_Aim_.
Copy all the material below, exactly as it stands.

──────────────────────────────

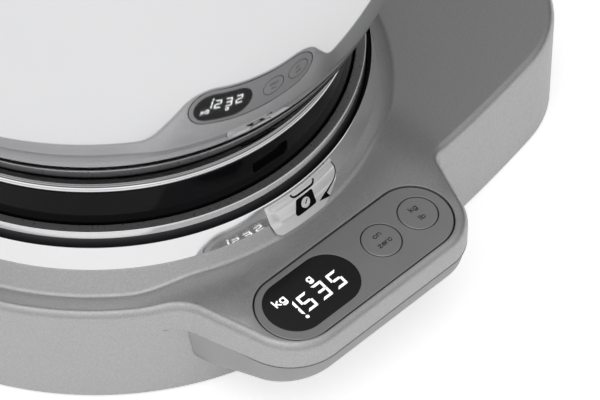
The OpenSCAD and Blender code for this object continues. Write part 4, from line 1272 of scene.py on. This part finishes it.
# Strokes of each letter over a height of 1, and the way to the next letter
LETTERS: dict[str, tuple[list[list[Flat]], float]] = {
    "k": ([[(0.0, 1.5), (0.0, 0.0)], [(0.72, 1.0), (0.0, 0.42)], [(0.24, 0.6), (0.80, 0.0)]], 1.12),
    "g": ([BOWL_OF_G, [(0.88, 1.0), (0.88, 0.0), (0.86, -0.25), (0.70, -0.42), (0.44, -0.47),
                       (0.18, -0.42), (0.06, -0.30)]], 1.22),
    "l": ([[(0.0, 1.5), (0.0, 0.0)]], 0.42),
    "b": ([[(0.0, 1.5), (0.0, 0.0)], BOWL_OF_G], 1.22),
    "o": ([BOWL_OF_G], 1.22),
    "n": ([[(0.0, 1.0), (0.0, 0.0)], [(0.0, 0.55), (0.08, 0.82), (0.26, 0.97), (0.46, 1.0),
                                      (0.66, 0.92), (0.76, 0.72), (0.78, 0.5), (0.78, 0.0)]], 1.10),
    "z": ([[(0.0, 1.0), (0.72, 1.0)], [(0.72, 1.0), (0.0, 0.0)], [(0.0, 0.0), (0.76, 0.0)]], 1.06),
    "e": ([[(0.02, 0.52), (0.86, 0.52)], [(0.86, 0.52), (0.84, 0.72), (0.70, 0.92), (0.44, 1.0),
                                          (0.17, 0.90), (0.02, 0.62), (0.01, 0.40), (0.14, 0.12),
                                          (0.42, 0.0), (0.68, 0.05), (0.82, 0.18)]], 1.16),
    "r": ([[(0.0, 1.0), (0.0, 0.0)], [(0.0, 0.55), (0.08, 0.82), (0.24, 0.96), (0.46, 1.0)]], 0.72),
}


@dataclass(frozen=True)
class Panel:
    """Control panel: groove, plate, display window, buttons and their lettering."""

    plan: Plan
    half: float = 30.6
    shift: Flat = (0.25, -0.75)
    groove_r: float = 15.4
    plate_r: float = 14.95
    low: float = -2.2
    face: float = -0.4
    window_x: float = -21.3
    window_half: float = 8.6
    window_r: float = 11.8
    window_low: float = -3.2
    button_x: Flat = (14.8, 34.0)
    button_r: float = 7.5
    button_gap: float = 0.35
    print_lift: float = 0.03
    print_sink: float = 0.1
    digit_size: Flat = (5.05, 7.6)
    digit_low: float = -5.6
    stroke: float = 1.05
    slant: float = 0.08
    digits: tuple[tuple[str, float], ...] = (("1", -34.95), ("5", -28.4), ("3", -20.8), ("5", -13.3))
    dot: Spot = (-30.2, -6.75, 0.75)

    SEGMENTS = {"1": "bc", "3": "abcdg", "5": "acdfg"}

    def _place(self, shell: Shell) -> Shell:
        """Puts a shell given in the panel's own directions in its place."""
        return shell.moved(self.plan.panel)

    def _slot(self, radius: float) -> list[Flat]:
        """Outline about the panel's own middle."""
        return [(x + self.shift[0], y + self.shift[1]) for x, y in pill(self.half, radius)]

    def _stroke(self, key: str) -> list[Flat]:
        """Outline of one stroke of a lit digit."""
        w, h = self.digit_size
        t, e = self.stroke, 0.10
        upper = {
            "a": [(e, h), (w - e, h), (w - t - e, h - t), (t + e, h - t)],
            "b": [(w, h - e), (w, h / 2 + e), (w - t / 2, h / 2 + e), (w - t, h / 2 + t / 2 + e),
                  (w - t, h - t - e)],
            "f": [(0, h - e), (0, h / 2 + e), (t / 2, h / 2 + e), (t, h / 2 + t / 2 + e),
                  (t, h - t - e)],
            "g": [(t / 2 + e, h / 2), (t + e, h / 2 + t / 2), (w - t - e, h / 2 + t / 2),
                  (w - t / 2 - e, h / 2), (w - t - e, h / 2 - t / 2), (t + e, h / 2 - t / 2)],
        }
        mirror = {"d": "a", "c": "b"}
        if key in upper:
            return upper[key]
        return [(x, h - y) for x, y in upper[mirror[key]]]

    def _digits(self) -> Shell:
        """All lit strokes and the decimal point."""
        shells = []
        lift = self.face + self.print_lift
        for text, x0 in self.digits:
            for key in self.SEGMENTS[text]:
                line = [(x0 + x + self.slant * y, self.digit_low + y) for x, y in self._stroke(key)]
                shells.append(inlay([line], self.face - self.print_sink, lift))
        shells.append(inlay([circle(self.dot[2], 24, self.dot[:2])], self.face - self.print_sink, lift))
        return joined(shells)

    def _word(self, name: str, text: str, box: tuple[float, float, float, float], finish: Finish,
              half: float, body: str) -> None:
        """Makes a printed word of plain round-ended strokes.

        Args:
            name: name of the piece.
            text: what it says.
            box: left, right, upper and lower limit on the panel.
            finish: its finish.
            half: half the width of a stroke.
            body: the body it rides on.
        """
        lines, at = [], 0.0
        for letter in text:
            strokes, width = LETTERS[letter]
            lines += [np.array(stroke) + (at, 0.0) for stroke in strokes]
            at += width
        every = np.concatenate(lines)
        low, high = every.min(0), every.max(0)
        left, right, top, bottom = box
        first = np.array((left + half, bottom + half))
        last = np.array((right - half, top - half))
        shells = []
        for k, line in enumerate(lines):
            spots = first + (line - low) / (high - low) * (last - first)
            lift = self.face + self.print_lift + 0.001 * k
            shells.append(inlay([brush(smooth(spots), half)], self.face - self.print_sink, lift))
        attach(self._place(joined(shells)).piece(name, finish), body)

    def build(self) -> None:
        """Makes every piece of the panel."""
        gasket = plate(lambda d: self._slot(self.groove_r - d),
                       [lambda d: self._slot(self.plate_r + 0.05 + d)], self.low, self.face - 0.4)
        piece = self._place(gasket).piece("panel_groove", RUBBER)
        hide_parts("panel_gasket")
        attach(piece, "base")
        holes = [lambda d: [(x + self.window_x, y)
                            for x, y in pill(self.window_half, self.window_r + 0.1 + d)]]
        for x0 in self.button_x:
            holes.append(lambda d, x0=x0: circle(self.button_r + self.button_gap + d, 64, (x0, 0)))
        face = plate(lambda d: self._slot(self.plate_r - 0.05 - d), holes, self.low, self.face,
                     0.3, 0.15)
        piece = self._place(face).piece("panel_face", PANEL)
        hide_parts("display_panel")
        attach(piece, "base")
        window = plate(lambda d: [(x + self.window_x, y)
                                  for x, y in pill(self.window_half, self.window_r - d)], [],
                       self.window_low, self.face, 0.12)
        piece = self._place(window).piece("window_glass", WINDOW)
        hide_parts("display_window")
        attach(piece, "base")
        names = [("on_zero_button", "on_zero_key"), ("unit_button", "unit_key")]
        for (node, body), x0 in zip(names, self.button_x):
            key = plate(lambda d: circle(self.button_r - d, 72, (x0, 0)), [], self.window_low,
                        self.face, 0.35)
            piece = self._place(key).piece(node + "_cap", PANEL)
            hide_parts(node)
            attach(piece, body)
        lit = self._place(self._digits()).piece("lit_digits", DIGITS)
        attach(lit, "base")
        self._word("lit_kg", "kg", (-35.8, -30.3, 6.75, 2.1), DIGITS, 0.33, "base")
        self._word("lit_g", "g", (-19.2, -16.7, 5.95, 2.75), DIGITS, 0.33, "base")
        self._word("legend_on", "on", (13.1, 16.9, 3.45, 1.75), LEGEND, 0.22, "on_zero_key")
        self._word("legend_zero", "zero", (11.6, 18.4, -0.85, -2.6), LEGEND, 0.22, "on_zero_key")
        self._word("legend_kg", "kg", (32.2, 35.8, 3.9, 0.95), LEGEND, 0.22, "unit_key")
        self._word("legend_lb", "lb", (32.6, 35.4, -1.05, -3.3), LEGEND, 0.22, "unit_key")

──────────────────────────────

_Reply_.
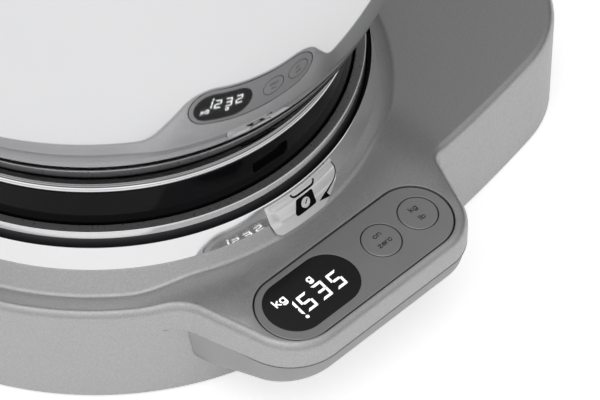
The OpenSCAD and Blender code for this object continues. Write part 4, from line 1272 of scene.py on. This part finishes it.
# Strokes of each letter over a height of 1, and the way to the next letter
LETTERS: dict[str, tuple[list[list[Flat]], float]] = {
    "k": ([[(0.0, 1.5), (0.0, 0.0)], [(0.72, 1.0), (0.0, 0.42)], [(0.24, 0.6), (0.80, 0.0)]], 1.12),
    "g": ([BOWL_OF_G, [(0.88, 1.0), (0.88, 0.0), (0.86, -0.25), (0.70, -0.42), (0.44, -0.47),
                       (0.18, -0.42), (0.06, -0.30)]], 1.22),
    "l": ([[(0.0, 1.5), (0.0, 0.0)]], 0.42),
    "b": ([[(0.0, 1.5), (0.0, 0.0)], BOWL_OF_G], 1.22),
    "o": ([BOWL_OF_G], 1.22),
    "n": ([[(0.0, 1.0), (0.0, 0.0)], [(0.0, 0.55), (0.08, 0.82), (0.26, 0.97), (0.46, 1.0),
                                      (0.66, 0.92), (0.76, 0.72), (0.78, 0.5), (0.78, 0.0)]], 1.10),
    "z": ([[(0.0, 1.0), (0.72, 1.0)], [(0.72, 1.0), (0.0, 0.0)], [(0.0, 0.0), (0.76, 0.0)]], 1.06),
    "e": ([[(0.02, 0.52), (0.86, 0.52)], [(0.86, 0.52), (0.84, 0.72), (0.70, 0.92), (0.44, 1.0),
                                          (0.17, 0.90), (0.02, 0.62), (0.01, 0.40), (0.14, 0.12),
                                          (0.42, 0.0), (0.68, 0.05), (0.82, 0.18)]], 1.16),
    "r": ([[(0.0, 1.0), (0.0, 0.0)], [(0.0, 0.55), (0.08, 0.82), (0.24, 0.96), (0.46, 1.0)]], 0.72),
}


@dataclass(frozen=True)
class Panel:
    """Control panel: groove, plate, display window, buttons and their lettering."""

    plan: Plan
    half: float = 30.6
    shift: Flat = (0.25, -0.75)
    groove_r: float = 15.4
    plate_r: float = 14.95
    low: float = -2.2
    face: float = -0.4
    window_x: float = -21.3
    window_half: float = 8.6
    window_r: float = 11.8
    window_low: float = -3.2
    button_x: Flat = (14.8, 34.0)
    button_r: float = 7.5
    button_gap: float = 0.35
    print_lift: float = 0.03
    print_sink: float = 0.1
    digit_size: Flat = (5.05, 7.6)
    digit_low: float = -5.6
    stroke: float = 1.05
    slant: float = 0.08
    digits: tuple[tuple[str, float], ...] = (("1", -34.95), ("5", -28.4), ("3", -20.8), ("5", -13.3))
    dot: Spot = (-30.2, -6.75, 0.75)

    SEGMENTS = {"1": "bc", "3": "abcdg", "5": "acdfg"}

    def _place(self, shell: Shell) -> Shell:
        """Puts a shell given in the panel's own directions in its place."""
        return shell.moved(self.plan.panel)

    def _slot(self, radius: float) -> list[Flat]:
        """Outline about the panel's own middle."""
        return [(x + self.shift[0], y + self.shift[1]) for x, y in pill(self.half, radius)]

    def _stroke(self, key: str) -> list[Flat]:
        """Outline of one stroke of a lit digit."""
        w, h = self.digit_size
        t, e = self.stroke, 0.10
        upper = {
            "a": [(e, h), (w - e, h), (w - t - e, h - t), (t + e, h - t)],
            "b": [(w, h - e), (w, h / 2 + e), (w - t / 2, h / 2 + e), (w - t, h / 2 + t / 2 + e),
                  (w - t, h - t - e)],
            "f": [(0, h - e), (0, h / 2 + e), (t / 2, h / 2 + e), (t, h / 2 + t / 2 + e),
                  (t, h - t - e)],
            "g": [(t / 2 + e, h / 2), (t + e, h / 2 + t / 2), (w - t - e, h / 2 + t / 2),
                  (w - t / 2 - e, h / 2), (w - t - e, h / 2 - t / 2), (t + e, h / 2 - t / 2)],
        }
        mirror = {"d": "a", "c": "b"}
        if key in upper:
            return upper[key]
        return [(x, h - y) for x, y in upper[mirror[key]]]

    def _digits(self) -> Shell:
        """All lit strokes and the decimal point."""
        shells = []
        lift = self.face + self.print_lift
        for text, x0 in self.digits:
            for key in self.SEGMENTS[text]:
                line = [(x0 + x + self.slant * y, self.digit_low + y) for x, y in self._stroke(key)]
                shells.append(inlay([line], self.face - self.print_sink, lift))
        shells.append(inlay([circle(self.dot[2], 24, self.dot[:2])], self.face - self.print_sink, lift))
        return joined(shells)

    def _word(self, name: str, text: str, box: tuple[float, float, float, float], finish: Finish,
              half: float, body: str) -> None:
        """Makes a printed word of plain round-ended strokes.

        Args:
            name: name of the piece.
            text: what it says.
            box: left, right, upper and lower limit on the panel.
            finish: its finish.
            half: half the width of a stroke.
            body: the body it rides on.
        """
        lines, at = [], 0.0
        for letter in text:
            strokes, width = LETTERS[letter]
            lines += [np.array(stroke) + (at, 0.0) for stroke in strokes]
            at += width
        every = np.concatenate(lines)
        low, high = every.min(0), every.max(0)
        left, right, top, bottom = box
        first = np.array((left + half, bottom + half))
        last = np.array((right - half, top - half))
        shells = []
        for k, line in enumerate(lines):
            spots = first + (line - low) / (high - low) * (last - first)
            lift = self.face + self.print_lift + 0.001 * k
            shells.append(inlay([brush(smooth(spots), half)], self.face - self.print_sink, lift))
        attach(self._place(joined(shells)).piece(name, finish), body)

    def build(self) -> None:
        """Makes every piece of the panel."""
        gasket = plate(lambda d: self._slot(self.groove_r - d),
                       [lambda d: self._slot(self.plate_r + 0.05 + d)], self.low, self.face - 0.4)
        piece = self._place(gasket).piece("panel_groove", RUBBER)
        hide_parts("panel_gasket")
        attach(piece, "base")
        holes = [lambda d: [(x + self.window_x, y)
                            for x, y in pill(self.window_half, self.window_r + 0.1 + d)]]
        for x0 in self.button_x:
            holes.append(lambda d, x0=x0: circle(self.button_r + self.button_gap + d, 64, (x0, 0)))
        face = plate(lambda d: self._slot(self.plate_r - 0.05 - d), holes, self.low, self.face,
                     0.3, 0.15)
        piece = self._place(face).piece("panel_face", PANEL)
        hide_parts("display_panel")
        attach(piece, "base")
        window = plate(lambda d: [(x + self.window_x, y)
                                  for x, y in pill(self.window_half, self.window_r - d)], [],
                       self.window_low, self.face, 0.12)
        piece = self._place(window).piece("window_glass", WINDOW)
        hide_parts("display_window")
        attach(piece, "base")
        names = [("on_zero_button", "on_zero_key"), ("unit_button", "unit_key")]
        for (node, body), x0 in zip(names, self.button_x):
            key = plate(lambda d: circle(self.button_r - d, 72, (x0, 0)), [], self.window_low,
                        self.face, 0.35)
            piece = self._place(key).piece(node + "_cap", PANEL)
            hide_parts(node)
            attach(piece, body)
        lit = self._place(self._digits()).piece("lit_digits", DIGITS)
        attach(lit, "base")
        self._word("lit_kg", "kg", (-35.8, -30.3, 6.75, 2.1), DIGITS, 0.33, "base")
        self._word("lit_g", "g", (-19.2, -16.7, 5.95, 2.75), DIGITS, 0.33, "base")
        self._word("legend_on", "on", (13.1, 16.9, 3.45, 1.75), LEGEND, 0.22, "on_zero_key")
        self._word("legend_zero", "zero", (11.6, 18.4, -0.85, -2.6), LEGEND, 0.22, "on_zero_key")
        self._word("legend_kg", "kg", (32.2, 35.8, 3.9, 0.95), LEGEND, 0.22, "unit_key")
        self._word("legend_lb", "lb", (32.6, 35.4, -1.05, -3.3), LEGEND, 0.22, "unit_key")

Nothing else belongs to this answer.